The feeling of marginalization is palpable.

In Spotsylvania, it led to the stunning overturn of the populist right-leaning board that had been ushered in to great fanfare just two years earlier. Hopes that the new Board would prove to be more stable have so far not been borne out.

Almost three months into the new leadership, the Board remains stuck in limbo on what to do with its superintendent who is on paid leave-of-absence. Public meetings continue to prove combative. And a clear vision for moving forward has yet to emerge.

In Stafford, tensions between the Board of Supervisors and the School Board are increasing, even as internal strife among the supervisors is coming to the fore.

And in Fredericksburg, City Council is contending with a vocal group of citizens worried about growth plans, while feeling that their concerns are not being heard. Some members may disagree with the feeling that some of the city’s residents have, but the fact they these members feel this way cannot be ignored.

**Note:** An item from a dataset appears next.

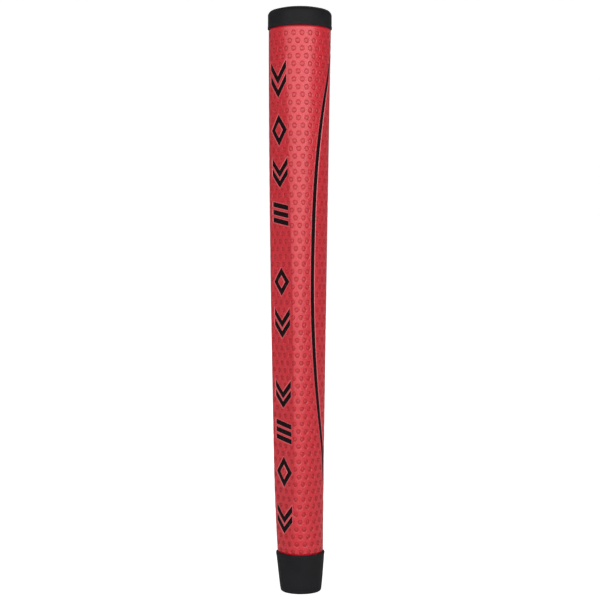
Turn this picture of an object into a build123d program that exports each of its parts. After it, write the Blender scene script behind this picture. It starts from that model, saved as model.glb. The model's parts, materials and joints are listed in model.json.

Each of the cases described above is different, but one trend each seems too often to publicly show is that the side in power owes little to those they’ve defeated – and sometimes extends to those citizens they disagree with.

In his book The Once and Future Liberal, Mark Lilla lays out the path forward for an America that embraces liberal ideals and values. But more important than this, says Lilla, is that we must reorient ourselves to the importance of the “citizen.”

“Citizens are not roadkill,” he writes.

A citizen, simply by virtue of being a citizen, is one of us. We have stood together to defend the country against feign adversaries in the past. Now we must stand together at home to make sure that none of us faces the risk of being left behind. We’re all Americans and we owe that to each other. That’s what liberalism means.

The national political game has become one of zero-sum politics. And we are seeing the consequences of that game.

Locally, it’s important that the idea of, and respect for, citizen not be lost.

That means strengthening Virginia’s shamefully weak FOIA laws. And it means elected officials holding themselves to a higher standard of respect – one that begins, and ends, with the citizen.